Data excerpt:
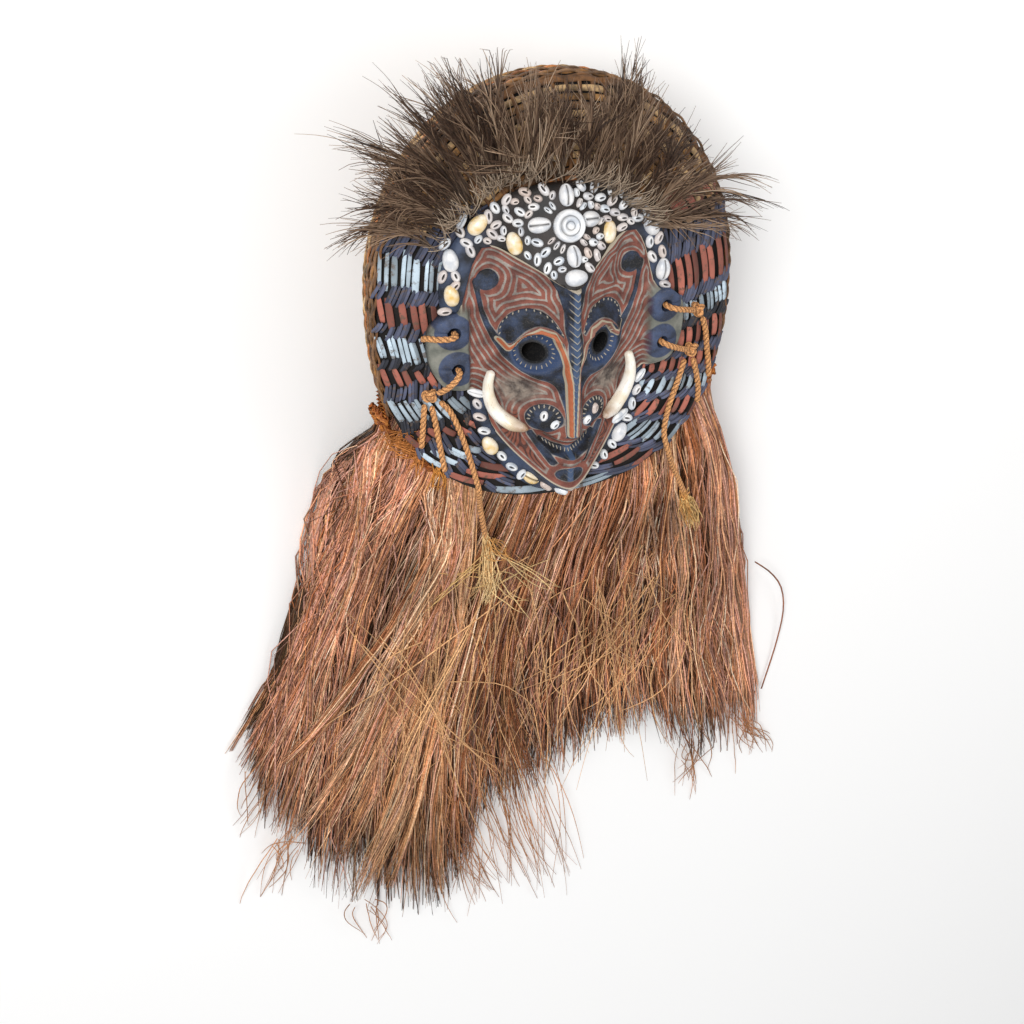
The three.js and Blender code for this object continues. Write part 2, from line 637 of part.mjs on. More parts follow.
// Knots where the ear cords divide into hanging strands
const knots = {
  ear_knot_left: [-117, -68, 192.5],
  ear_knot_right_upper: [138, -23, 191],
  ear_knot_right_lower: [133, -61, 191.5],
};
for (const [name, [x, y, z]] of Object.entries(knots)) {
  const lump = new THREE.SphereGeometry(1, 8, 5).scale(8, 7, 6.3).translate(x, y, z);
  add(name, geometryOf(solidOfGeometry(lump)), 'cord');
}

export default group;
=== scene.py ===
"""Basketry helmet mask with a carved face, lying on its back with its fibre skirt spread out below."""

import json
import math
import random

import bpy
import numpy as np
from mathutils import Matrix, Vector


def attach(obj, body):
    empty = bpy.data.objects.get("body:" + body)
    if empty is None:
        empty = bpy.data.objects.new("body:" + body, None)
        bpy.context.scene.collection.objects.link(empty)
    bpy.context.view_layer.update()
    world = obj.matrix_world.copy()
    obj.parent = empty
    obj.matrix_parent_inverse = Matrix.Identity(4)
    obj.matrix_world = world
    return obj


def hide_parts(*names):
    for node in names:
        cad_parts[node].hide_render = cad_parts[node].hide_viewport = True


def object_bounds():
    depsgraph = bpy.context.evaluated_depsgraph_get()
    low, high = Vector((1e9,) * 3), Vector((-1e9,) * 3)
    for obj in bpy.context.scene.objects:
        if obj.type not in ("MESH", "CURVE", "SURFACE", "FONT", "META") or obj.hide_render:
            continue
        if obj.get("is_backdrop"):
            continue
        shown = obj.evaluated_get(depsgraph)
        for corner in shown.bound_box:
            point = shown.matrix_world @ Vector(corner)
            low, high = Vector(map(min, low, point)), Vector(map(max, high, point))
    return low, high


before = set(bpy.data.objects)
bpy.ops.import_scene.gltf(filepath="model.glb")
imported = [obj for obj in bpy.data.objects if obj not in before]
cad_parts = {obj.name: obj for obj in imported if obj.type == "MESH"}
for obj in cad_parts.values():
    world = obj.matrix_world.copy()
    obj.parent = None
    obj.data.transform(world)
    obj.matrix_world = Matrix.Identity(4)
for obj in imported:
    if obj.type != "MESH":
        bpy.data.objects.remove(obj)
cad_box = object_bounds()


# Camera, floor and light
# The camera stands above the crown and a little to the mask's left, as the photographer did. The
# floor is a pale board under soft overhead light, and is no part of the mask.

VIEW_RISE = math.radians(29)
VIEW_SIDE = math.radians(20)
VIEW_AIM = Vector((0, -0.264, 0.080))
VIEW_DISTANCE = 1.7
LENS = 36 * 1700 / 1024

towards = Vector((
    -math.sin(VIEW_SIDE) * math.cos(VIEW_RISE),
    math.sin(VIEW_RISE),
    math.cos(VIEW_SIDE) * math.cos(VIEW_RISE),
))
to_right = Vector((math.cos(VIEW_SIDE), 0, math.sin(VIEW_SIDE)))
to_top = towards.cross(to_right)

bpy.ops.object.camera_add()
camera = bpy.context.object
camera.data.lens = LENS
turn = Matrix((to_right, to_top, towards)).transposed().to_4x4()
camera.matrix_world = Matrix.Translation(VIEW_AIM + towards * VIEW_DISTANCE) @ turn
bpy.context.scene.camera = camera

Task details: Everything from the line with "obj.matrix_world = world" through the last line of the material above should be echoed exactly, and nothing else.

Final result:
    obj.matrix_world = world
    return obj


def hide_parts(*names):
    for node in names:
        cad_parts[node].hide_render = cad_parts[node].hide_viewport = True


def object_bounds():
    depsgraph = bpy.context.evaluated_depsgraph_get()
    low, high = Vector((1e9,) * 3), Vector((-1e9,) * 3)
    for obj in bpy.context.scene.objects:
        if obj.type not in ("MESH", "CURVE", "SURFACE", "FONT", "META") or obj.hide_render:
            continue
        if obj.get("is_backdrop"):
            continue
        shown = obj.evaluated_get(depsgraph)
        for corner in shown.bound_box:
            point = shown.matrix_world @ Vector(corner)
            low, high = Vector(map(min, low, point)), Vector(map(max, high, point))
    return low, high


before = set(bpy.data.objects)
bpy.ops.import_scene.gltf(filepath="model.glb")
imported = [obj for obj in bpy.data.objects if obj not in before]
cad_parts = {obj.name: obj for obj in imported if obj.type == "MESH"}
for obj in cad_parts.values():
    world = obj.matrix_world.copy()
    obj.parent = None
    obj.data.transform(world)
    obj.matrix_world = Matrix.Identity(4)
for obj in imported:
    if obj.type != "MESH":
        bpy.data.objects.remove(obj)
cad_box = object_bounds()


# Camera, floor and light
# The camera stands above the crown and a little to the mask's left, as the photographer did. The
# floor is a pale board under soft overhead light, and is no part of the mask.

VIEW_RISE = math.radians(29)
VIEW_SIDE = math.radians(20)
VIEW_AIM = Vector((0, -0.264, 0.080))
VIEW_DISTANCE = 1.7
LENS = 36 * 1700 / 1024

towards = Vector((
    -math.sin(VIEW_SIDE) * math.cos(VIEW_RISE),
    math.sin(VIEW_RISE),
    math.cos(VIEW_SIDE) * math.cos(VIEW_RISE),
))
to_right = Vector((math.cos(VIEW_SIDE), 0, math.sin(VIEW_SIDE)))
to_top = towards.cross(to_right)

bpy.ops.object.camera_add()
camera = bpy.context.object
camera.data.lens = LENS
turn = Matrix((to_right, to_top, towards)).transposed().to_4x4()
camera.matrix_world = Matrix.Translation(VIEW_AIM + towards * VIEW_DISTANCE) @ turn
bpy.context.scene.camera = camera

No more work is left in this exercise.